(Records with modeling code)

* begin *

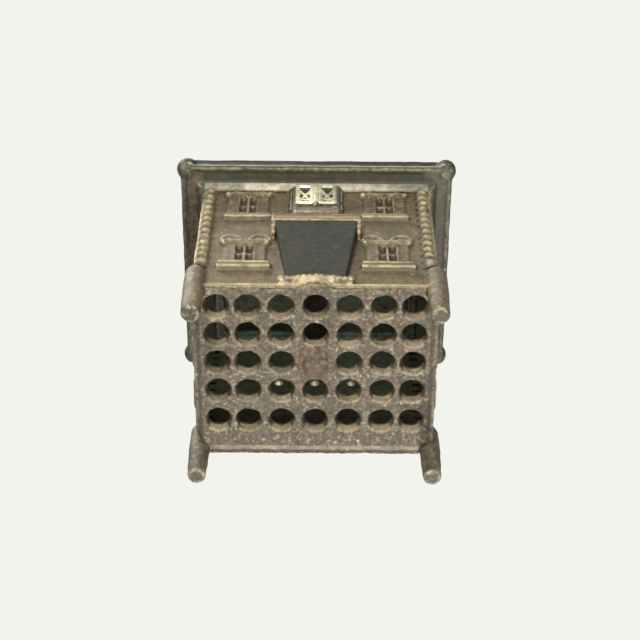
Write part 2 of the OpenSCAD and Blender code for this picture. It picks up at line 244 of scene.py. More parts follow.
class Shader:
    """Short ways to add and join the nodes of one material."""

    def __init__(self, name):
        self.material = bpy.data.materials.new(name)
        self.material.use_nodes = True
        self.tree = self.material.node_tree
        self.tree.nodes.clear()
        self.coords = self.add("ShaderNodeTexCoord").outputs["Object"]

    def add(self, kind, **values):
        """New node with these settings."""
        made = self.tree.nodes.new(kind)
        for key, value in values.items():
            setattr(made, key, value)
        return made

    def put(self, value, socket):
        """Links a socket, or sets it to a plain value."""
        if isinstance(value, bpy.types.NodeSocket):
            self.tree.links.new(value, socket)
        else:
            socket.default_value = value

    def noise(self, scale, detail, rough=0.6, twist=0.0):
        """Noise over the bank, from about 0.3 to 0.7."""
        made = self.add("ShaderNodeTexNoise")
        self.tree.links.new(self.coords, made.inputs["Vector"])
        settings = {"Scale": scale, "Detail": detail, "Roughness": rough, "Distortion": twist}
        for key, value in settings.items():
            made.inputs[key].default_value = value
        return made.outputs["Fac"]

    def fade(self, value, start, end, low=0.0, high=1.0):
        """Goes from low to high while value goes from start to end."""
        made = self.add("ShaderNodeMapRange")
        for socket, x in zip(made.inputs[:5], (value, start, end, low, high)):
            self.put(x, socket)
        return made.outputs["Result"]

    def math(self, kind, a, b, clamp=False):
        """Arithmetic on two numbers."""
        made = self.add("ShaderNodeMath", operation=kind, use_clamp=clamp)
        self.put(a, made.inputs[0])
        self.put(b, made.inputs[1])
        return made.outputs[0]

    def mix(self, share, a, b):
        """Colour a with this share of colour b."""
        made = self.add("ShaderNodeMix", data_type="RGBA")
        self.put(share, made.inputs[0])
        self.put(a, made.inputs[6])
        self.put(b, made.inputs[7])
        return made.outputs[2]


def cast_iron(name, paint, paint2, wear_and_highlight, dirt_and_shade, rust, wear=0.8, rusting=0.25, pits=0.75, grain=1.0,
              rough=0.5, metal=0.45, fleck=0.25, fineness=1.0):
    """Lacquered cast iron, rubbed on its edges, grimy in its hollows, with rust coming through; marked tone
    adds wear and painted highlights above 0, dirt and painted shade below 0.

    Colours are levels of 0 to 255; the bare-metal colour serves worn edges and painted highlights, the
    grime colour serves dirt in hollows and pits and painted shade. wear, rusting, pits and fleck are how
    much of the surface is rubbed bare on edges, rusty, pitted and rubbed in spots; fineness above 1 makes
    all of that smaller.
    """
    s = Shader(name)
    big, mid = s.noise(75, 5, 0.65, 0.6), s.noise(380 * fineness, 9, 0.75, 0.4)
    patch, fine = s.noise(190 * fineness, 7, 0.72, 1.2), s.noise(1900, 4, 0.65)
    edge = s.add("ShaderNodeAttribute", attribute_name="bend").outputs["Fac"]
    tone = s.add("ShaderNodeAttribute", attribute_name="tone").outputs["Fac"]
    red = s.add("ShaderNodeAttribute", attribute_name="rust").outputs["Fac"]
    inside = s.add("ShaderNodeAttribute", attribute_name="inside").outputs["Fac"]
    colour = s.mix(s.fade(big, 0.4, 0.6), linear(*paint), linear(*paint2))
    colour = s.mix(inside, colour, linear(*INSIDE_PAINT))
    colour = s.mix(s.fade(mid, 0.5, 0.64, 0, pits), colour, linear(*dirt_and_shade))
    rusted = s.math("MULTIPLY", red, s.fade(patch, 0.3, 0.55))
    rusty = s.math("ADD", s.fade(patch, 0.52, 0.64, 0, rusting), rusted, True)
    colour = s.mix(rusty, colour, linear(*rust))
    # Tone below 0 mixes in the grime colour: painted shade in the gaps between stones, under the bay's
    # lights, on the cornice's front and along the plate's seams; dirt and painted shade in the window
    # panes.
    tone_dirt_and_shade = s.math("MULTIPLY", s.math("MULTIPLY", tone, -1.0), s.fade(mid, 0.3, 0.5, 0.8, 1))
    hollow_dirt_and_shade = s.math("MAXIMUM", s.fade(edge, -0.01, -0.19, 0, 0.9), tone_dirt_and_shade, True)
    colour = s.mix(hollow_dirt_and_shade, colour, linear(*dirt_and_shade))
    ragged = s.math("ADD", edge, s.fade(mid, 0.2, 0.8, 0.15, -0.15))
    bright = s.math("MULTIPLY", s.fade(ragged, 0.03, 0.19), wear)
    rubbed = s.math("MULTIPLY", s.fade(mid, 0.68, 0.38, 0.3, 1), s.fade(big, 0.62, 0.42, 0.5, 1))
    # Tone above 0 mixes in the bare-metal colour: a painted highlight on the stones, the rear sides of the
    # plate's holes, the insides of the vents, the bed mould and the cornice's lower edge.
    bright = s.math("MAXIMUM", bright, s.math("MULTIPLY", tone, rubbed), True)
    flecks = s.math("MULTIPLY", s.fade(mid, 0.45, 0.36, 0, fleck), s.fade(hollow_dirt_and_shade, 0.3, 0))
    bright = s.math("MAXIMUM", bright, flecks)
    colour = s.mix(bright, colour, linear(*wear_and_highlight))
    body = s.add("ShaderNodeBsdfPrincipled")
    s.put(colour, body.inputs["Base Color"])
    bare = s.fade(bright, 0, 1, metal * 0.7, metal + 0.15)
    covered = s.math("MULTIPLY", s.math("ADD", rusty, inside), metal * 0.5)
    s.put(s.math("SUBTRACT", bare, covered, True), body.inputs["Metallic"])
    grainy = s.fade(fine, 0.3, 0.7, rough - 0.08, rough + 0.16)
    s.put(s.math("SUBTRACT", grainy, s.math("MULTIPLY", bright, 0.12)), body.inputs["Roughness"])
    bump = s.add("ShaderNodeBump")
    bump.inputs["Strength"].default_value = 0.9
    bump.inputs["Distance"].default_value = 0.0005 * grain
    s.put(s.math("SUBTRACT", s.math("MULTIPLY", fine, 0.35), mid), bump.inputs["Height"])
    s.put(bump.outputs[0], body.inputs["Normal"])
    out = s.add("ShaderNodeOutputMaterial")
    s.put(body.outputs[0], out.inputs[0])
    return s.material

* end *
* begin *

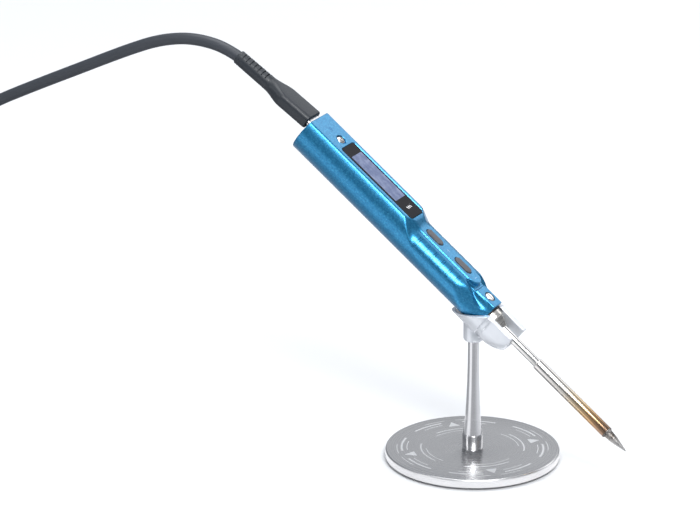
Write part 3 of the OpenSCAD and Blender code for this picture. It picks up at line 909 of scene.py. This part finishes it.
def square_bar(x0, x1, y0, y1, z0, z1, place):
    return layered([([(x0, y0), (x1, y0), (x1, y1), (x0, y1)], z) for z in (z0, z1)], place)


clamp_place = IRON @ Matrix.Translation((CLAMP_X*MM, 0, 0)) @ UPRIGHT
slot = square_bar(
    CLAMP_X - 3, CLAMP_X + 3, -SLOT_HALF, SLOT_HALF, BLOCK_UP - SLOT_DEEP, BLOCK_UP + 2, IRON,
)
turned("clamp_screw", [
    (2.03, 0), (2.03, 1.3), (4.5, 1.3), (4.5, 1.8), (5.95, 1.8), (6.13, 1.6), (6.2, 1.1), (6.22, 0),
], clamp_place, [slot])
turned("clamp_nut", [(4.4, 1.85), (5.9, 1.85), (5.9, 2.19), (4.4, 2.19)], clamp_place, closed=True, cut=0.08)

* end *

### Task directions
Emit only the lines from the one containing "Write part 2" through the one containing "ways to add", copied exactly.

### Output for this exercise
Write part 2 of the OpenSCAD and Blender code for this picture. It picks up at line 244 of scene.py. More parts follow.
class Shader:
    """Short ways to add and join the nodes of one material."""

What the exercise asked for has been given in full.